▸ Source material
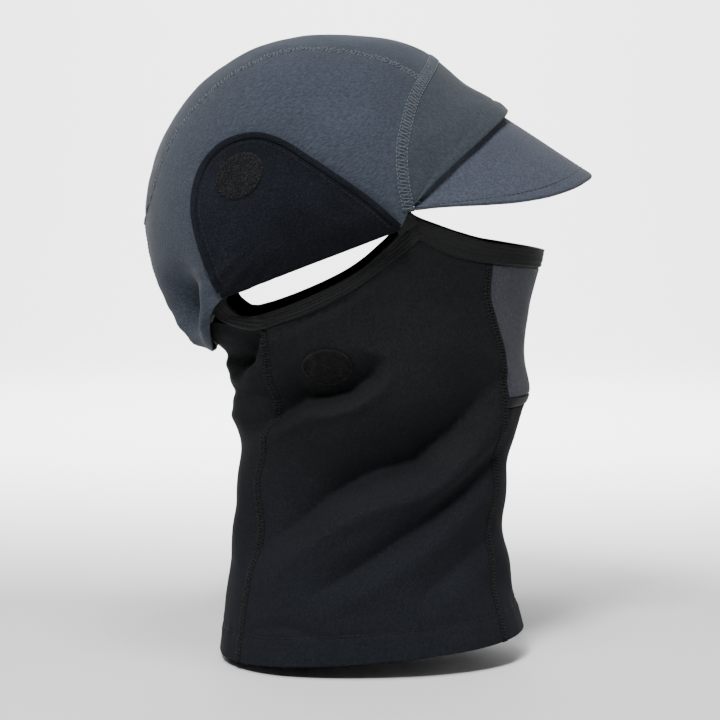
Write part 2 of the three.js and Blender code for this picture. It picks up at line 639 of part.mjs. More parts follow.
function neckLoopPatch(sideName) {
  const onNeck = (point, lift) => neckPoint(neckChart(point, SIDES[sideName]), lift);
  const patch = oval(LOOP_CENTRE, LOOP_SLOPE);
  const top = BINDING_RISE + LOOP_HEIGHT;
  layer(`neck_loop_patch_${sideName}`, COLOUR.tape, patch, onNeck, top, BINDING_RISE, true);
}

// ---- The assembly -------------------------------------------------------------------------------
crownCenterStrip();
crownFrontPanel();
crownLining();
foreheadSweatband();
visor();
maskNosePanel();
maskChinBand();
neckFrontPanel();
neckRearPanel();
napeElastic();
hemFacing();
faceOpeningBinding();
for (const sideName of Object.keys(SIDES)) {
  crownSidePanel(sideName);
  earFlap(sideName);
  neckSidePanel(sideName);
  earOpeningBinding(sideName);
  neckLoopPatch(sideName);
}

export default balaclava;
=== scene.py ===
# A peaked winter balaclava for Blender 4.5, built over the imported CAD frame.
# Lengths are millimetres until mesh_object() turns them into metres. +X is the face, +Y the wearer's
# left, +Z up. The surfaces repeat the CAD model's, with finer grids and the fabric's own relief.
import math

import bmesh
import bpy
import numpy as np
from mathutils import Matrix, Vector


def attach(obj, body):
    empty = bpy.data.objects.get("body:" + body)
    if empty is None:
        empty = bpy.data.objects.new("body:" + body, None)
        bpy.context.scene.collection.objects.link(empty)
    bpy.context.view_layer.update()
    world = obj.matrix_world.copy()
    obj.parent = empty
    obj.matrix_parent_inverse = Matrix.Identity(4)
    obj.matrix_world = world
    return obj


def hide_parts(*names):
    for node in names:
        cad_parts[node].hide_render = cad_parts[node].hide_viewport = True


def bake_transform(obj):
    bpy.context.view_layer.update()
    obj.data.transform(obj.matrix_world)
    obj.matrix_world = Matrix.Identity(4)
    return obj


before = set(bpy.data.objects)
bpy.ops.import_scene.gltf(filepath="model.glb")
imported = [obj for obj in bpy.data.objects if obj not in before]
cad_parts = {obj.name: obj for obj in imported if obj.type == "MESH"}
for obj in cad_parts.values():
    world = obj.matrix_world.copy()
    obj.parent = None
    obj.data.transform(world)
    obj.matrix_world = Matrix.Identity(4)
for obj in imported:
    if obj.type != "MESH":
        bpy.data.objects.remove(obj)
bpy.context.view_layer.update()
SIDES = {"right": -1, "left": 1}

# ---- Camera, light and floor ----------------------------------------------------------------------
CAMERA_PLACE = (0.0117, -1.237, -0.080)
CAMERA_AIM = (0.0117, 0.0, -0.186)
CAMERA_LENS = 106.1


def aimed(obj, aim):
    """Turns an object's -Z axis towards a point."""
    obj.rotation_euler = (obj.location - Vector(aim)).to_track_quat("Z", "Y").to_euler()


def add_camera():
    camera = bpy.data.objects.new("camera", bpy.data.cameras.new("camera"))
    camera.data.lens = CAMERA_LENS
    camera.data.clip_start = 0.05
    camera.location = CAMERA_PLACE
    bpy.context.collection.objects.link(camera)
    aimed(camera, CAMERA_AIM)
    bpy.context.scene.camera = camera


def add_light(name, place, aim, size, power):
    light = bpy.data.objects.new(name, bpy.data.lights.new(name, "AREA"))
    light.data.shape = "DISK"
    light.data.size = size
    light.data.energy = power
    light.location = place
    bpy.context.collection.objects.link(light)
    aimed(light, aim)


# ---- Numbers and curves ---------------------------------------------------------------------------
def mix(a, b, t):
    return a + (b - a) * t


def unit(v):
    return v / np.maximum(np.linalg.norm(v, axis=-1, keepdims=True), 1e-9)


def stacked(*columns):
    return np.stack(columns, axis=-1)


def columns_of(points):
    return np.moveaxis(np.asarray(points, float), -1, 0)


def distance_along(points):
    """How far each point of a line is from the line's start."""
    return np.concatenate([[0], np.cumsum(np.linalg.norm(np.diff(points, axis=0), axis=1))])


def bell(distance, width):
    return np.exp(-((distance / width) ** 2))


def eased(value, low, high):
    """0 at low and 1 at high, with a smooth rise between."""
    t = np.clip((value - low) / (high - low), 0, 1)
    return t * t * (3 - 2 * t)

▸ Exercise
Exactly and only the lines from the line with "---- The assembly" to the line with "bpy.data.objects.remove(obj)", both included, are to be printed.

▸ Response to this exercise
// ---- The assembly -------------------------------------------------------------------------------
crownCenterStrip();
crownFrontPanel();
crownLining();
foreheadSweatband();
visor();
maskNosePanel();
maskChinBand();
neckFrontPanel();
neckRearPanel();
napeElastic();
hemFacing();
faceOpeningBinding();
for (const sideName of Object.keys(SIDES)) {
  crownSidePanel(sideName);
  earFlap(sideName);
  neckSidePanel(sideName);
  earOpeningBinding(sideName);
  neckLoopPatch(sideName);
}

export default balaclava;
=== scene.py ===
# A peaked winter balaclava for Blender 4.5, built over the imported CAD frame.
# Lengths are millimetres until mesh_object() turns them into metres. +X is the face, +Y the wearer's
# left, +Z up. The surfaces repeat the CAD model's, with finer grids and the fabric's own relief.
import math

import bmesh
import bpy
import numpy as np
from mathutils import Matrix, Vector


def attach(obj, body):
    empty = bpy.data.objects.get("body:" + body)
    if empty is None:
        empty = bpy.data.objects.new("body:" + body, None)
        bpy.context.scene.collection.objects.link(empty)
    bpy.context.view_layer.update()
    world = obj.matrix_world.copy()
    obj.parent = empty
    obj.matrix_parent_inverse = Matrix.Identity(4)
    obj.matrix_world = world
    return obj


def hide_parts(*names):
    for node in names:
        cad_parts[node].hide_render = cad_parts[node].hide_viewport = True


def bake_transform(obj):
    bpy.context.view_layer.update()
    obj.data.transform(obj.matrix_world)
    obj.matrix_world = Matrix.Identity(4)
    return obj


before = set(bpy.data.objects)
bpy.ops.import_scene.gltf(filepath="model.glb")
imported = [obj for obj in bpy.data.objects if obj not in before]
cad_parts = {obj.name: obj for obj in imported if obj.type == "MESH"}
for obj in cad_parts.values():
    world = obj.matrix_world.copy()
    obj.parent = None
    obj.data.transform(world)
    obj.matrix_world = Matrix.Identity(4)
for obj in imported:
    if obj.type != "MESH":
        bpy.data.objects.remove(obj)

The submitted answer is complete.